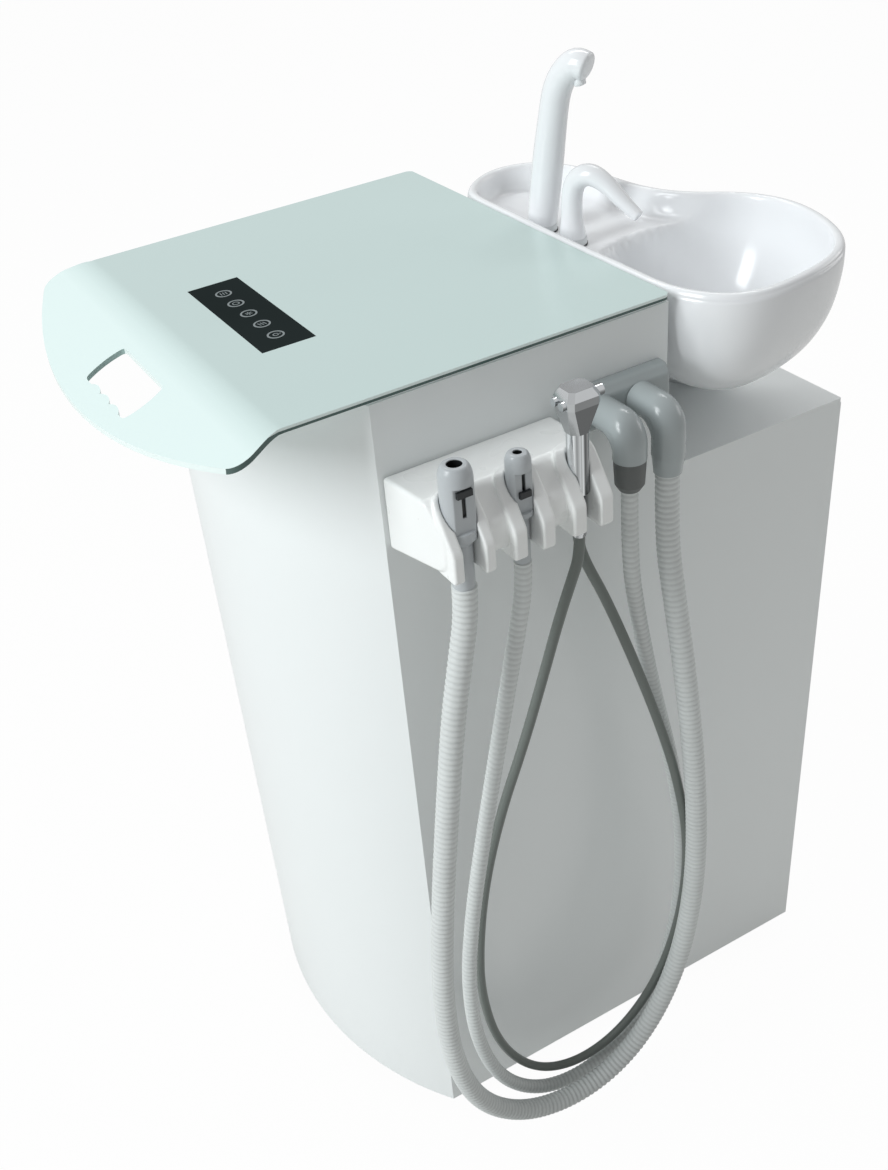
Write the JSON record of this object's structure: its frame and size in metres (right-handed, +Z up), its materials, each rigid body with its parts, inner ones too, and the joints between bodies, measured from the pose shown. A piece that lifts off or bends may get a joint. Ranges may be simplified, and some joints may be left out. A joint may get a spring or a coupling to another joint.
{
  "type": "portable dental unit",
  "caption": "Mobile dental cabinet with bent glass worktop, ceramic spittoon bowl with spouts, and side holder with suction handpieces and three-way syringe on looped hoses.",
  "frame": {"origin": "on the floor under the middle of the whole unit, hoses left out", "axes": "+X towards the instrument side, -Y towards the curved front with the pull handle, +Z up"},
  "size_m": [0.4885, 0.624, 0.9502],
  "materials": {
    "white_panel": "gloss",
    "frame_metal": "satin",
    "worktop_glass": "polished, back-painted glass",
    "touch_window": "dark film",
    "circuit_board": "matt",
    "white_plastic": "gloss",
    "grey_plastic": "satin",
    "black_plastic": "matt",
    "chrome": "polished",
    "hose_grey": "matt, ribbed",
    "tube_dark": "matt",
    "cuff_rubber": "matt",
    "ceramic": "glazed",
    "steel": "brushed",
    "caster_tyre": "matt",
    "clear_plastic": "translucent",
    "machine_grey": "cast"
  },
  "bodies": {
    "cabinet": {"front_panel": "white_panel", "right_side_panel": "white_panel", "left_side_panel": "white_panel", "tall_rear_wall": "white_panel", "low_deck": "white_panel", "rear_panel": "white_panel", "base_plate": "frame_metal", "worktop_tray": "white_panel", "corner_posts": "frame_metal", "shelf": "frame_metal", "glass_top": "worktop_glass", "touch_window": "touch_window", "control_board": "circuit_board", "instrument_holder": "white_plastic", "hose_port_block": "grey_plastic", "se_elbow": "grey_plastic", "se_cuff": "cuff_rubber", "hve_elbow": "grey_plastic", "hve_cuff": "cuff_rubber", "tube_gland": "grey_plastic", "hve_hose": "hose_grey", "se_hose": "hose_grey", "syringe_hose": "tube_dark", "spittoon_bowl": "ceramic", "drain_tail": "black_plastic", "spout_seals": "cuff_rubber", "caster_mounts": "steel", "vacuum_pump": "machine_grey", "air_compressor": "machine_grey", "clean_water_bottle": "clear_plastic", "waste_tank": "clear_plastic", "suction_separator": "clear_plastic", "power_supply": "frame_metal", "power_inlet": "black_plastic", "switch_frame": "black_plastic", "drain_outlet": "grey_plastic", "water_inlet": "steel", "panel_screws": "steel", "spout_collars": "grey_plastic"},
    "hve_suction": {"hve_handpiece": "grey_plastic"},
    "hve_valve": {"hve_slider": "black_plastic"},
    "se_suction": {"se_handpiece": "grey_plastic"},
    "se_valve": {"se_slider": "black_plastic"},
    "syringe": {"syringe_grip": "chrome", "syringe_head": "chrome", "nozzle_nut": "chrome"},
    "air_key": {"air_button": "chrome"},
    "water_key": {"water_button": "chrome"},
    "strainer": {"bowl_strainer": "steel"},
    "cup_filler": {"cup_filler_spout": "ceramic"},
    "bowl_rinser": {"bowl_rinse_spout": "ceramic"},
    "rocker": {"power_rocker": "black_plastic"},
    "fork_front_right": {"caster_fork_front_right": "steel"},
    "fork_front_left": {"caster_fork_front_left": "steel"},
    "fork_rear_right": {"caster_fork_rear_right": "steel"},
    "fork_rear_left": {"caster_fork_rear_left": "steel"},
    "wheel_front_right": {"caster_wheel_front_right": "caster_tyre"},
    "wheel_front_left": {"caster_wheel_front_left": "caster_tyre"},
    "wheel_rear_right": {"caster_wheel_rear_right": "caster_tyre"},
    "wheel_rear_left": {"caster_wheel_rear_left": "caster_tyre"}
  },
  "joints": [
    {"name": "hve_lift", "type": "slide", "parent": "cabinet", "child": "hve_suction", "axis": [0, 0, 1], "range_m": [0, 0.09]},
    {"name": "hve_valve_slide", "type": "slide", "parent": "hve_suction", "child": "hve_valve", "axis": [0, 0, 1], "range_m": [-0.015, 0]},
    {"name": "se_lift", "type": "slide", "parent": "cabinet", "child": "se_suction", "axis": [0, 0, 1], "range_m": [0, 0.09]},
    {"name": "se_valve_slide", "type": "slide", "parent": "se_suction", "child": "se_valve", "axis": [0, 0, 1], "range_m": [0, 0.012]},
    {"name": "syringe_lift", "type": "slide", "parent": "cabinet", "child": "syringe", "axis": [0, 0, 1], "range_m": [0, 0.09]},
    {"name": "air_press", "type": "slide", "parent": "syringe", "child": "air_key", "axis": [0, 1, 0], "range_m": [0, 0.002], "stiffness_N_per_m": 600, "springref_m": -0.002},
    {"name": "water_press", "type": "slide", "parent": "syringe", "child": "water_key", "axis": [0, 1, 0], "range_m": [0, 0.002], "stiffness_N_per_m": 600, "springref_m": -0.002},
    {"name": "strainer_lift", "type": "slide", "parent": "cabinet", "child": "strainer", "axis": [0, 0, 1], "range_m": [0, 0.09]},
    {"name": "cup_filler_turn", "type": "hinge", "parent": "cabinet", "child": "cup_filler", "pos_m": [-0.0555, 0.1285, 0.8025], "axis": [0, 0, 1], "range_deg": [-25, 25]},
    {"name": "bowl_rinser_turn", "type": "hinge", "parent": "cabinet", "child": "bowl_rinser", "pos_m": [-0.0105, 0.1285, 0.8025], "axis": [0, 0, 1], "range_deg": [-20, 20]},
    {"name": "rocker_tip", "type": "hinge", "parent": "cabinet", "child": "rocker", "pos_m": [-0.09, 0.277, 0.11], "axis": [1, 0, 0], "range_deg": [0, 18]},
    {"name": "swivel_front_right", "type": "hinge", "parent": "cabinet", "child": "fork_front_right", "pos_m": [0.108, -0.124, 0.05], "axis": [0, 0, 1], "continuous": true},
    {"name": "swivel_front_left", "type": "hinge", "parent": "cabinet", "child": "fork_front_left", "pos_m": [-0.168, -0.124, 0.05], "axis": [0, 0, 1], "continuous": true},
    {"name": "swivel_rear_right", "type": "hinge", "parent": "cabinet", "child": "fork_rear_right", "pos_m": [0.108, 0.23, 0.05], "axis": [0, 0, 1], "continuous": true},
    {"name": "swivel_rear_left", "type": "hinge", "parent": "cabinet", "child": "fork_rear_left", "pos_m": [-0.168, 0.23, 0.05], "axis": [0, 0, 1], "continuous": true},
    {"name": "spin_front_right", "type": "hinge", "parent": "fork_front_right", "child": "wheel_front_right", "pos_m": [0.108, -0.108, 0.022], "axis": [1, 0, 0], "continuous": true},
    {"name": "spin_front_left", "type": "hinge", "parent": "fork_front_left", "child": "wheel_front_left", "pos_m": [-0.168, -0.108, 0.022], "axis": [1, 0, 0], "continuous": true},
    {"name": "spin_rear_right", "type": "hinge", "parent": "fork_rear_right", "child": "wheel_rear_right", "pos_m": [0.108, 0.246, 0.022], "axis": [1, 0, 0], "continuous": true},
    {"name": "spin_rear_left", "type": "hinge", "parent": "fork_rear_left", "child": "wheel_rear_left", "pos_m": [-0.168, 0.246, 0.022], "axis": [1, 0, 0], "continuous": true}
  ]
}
---
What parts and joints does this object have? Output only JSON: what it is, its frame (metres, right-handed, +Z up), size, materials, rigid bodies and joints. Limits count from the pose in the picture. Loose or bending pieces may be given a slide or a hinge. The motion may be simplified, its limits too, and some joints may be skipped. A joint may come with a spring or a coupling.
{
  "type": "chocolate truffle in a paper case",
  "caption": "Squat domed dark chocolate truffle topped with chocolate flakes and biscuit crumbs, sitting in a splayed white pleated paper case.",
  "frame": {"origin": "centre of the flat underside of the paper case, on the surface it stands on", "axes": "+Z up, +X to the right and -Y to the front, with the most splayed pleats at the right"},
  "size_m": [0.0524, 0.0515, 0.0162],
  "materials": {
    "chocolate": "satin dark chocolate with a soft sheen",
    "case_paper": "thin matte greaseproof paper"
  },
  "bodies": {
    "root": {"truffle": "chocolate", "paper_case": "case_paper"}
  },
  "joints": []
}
--
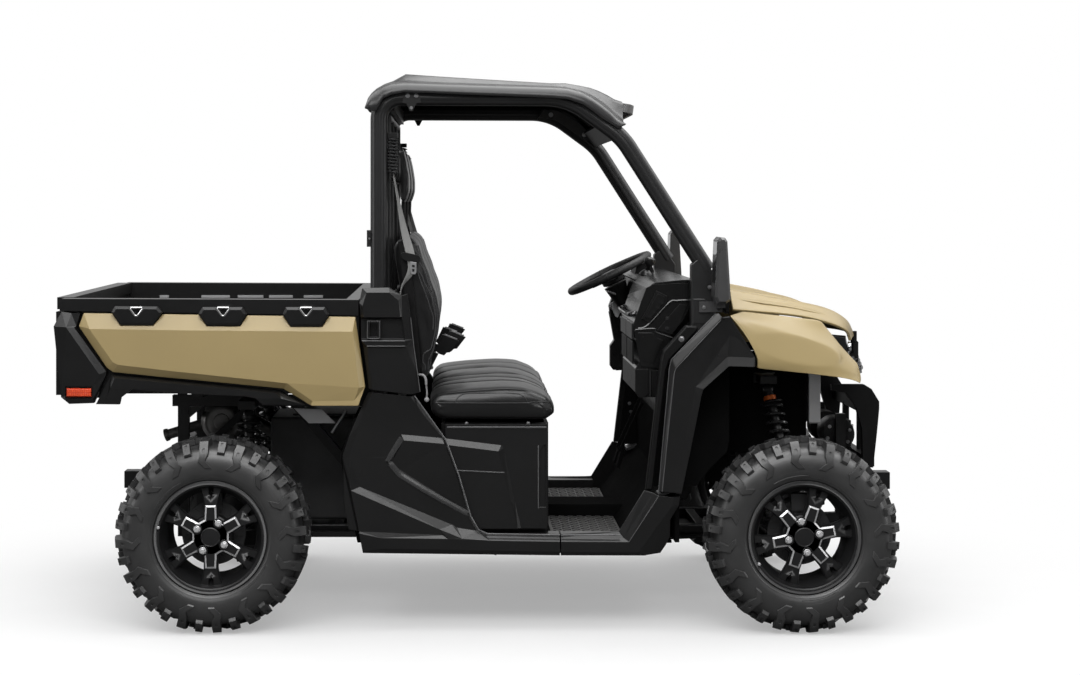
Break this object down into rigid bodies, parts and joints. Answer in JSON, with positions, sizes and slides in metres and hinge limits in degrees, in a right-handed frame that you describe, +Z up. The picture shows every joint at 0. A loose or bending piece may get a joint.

_Exercise:_
Provide the number of lines in the data above that contain the string "this", and nothing else.

_Solution:_
3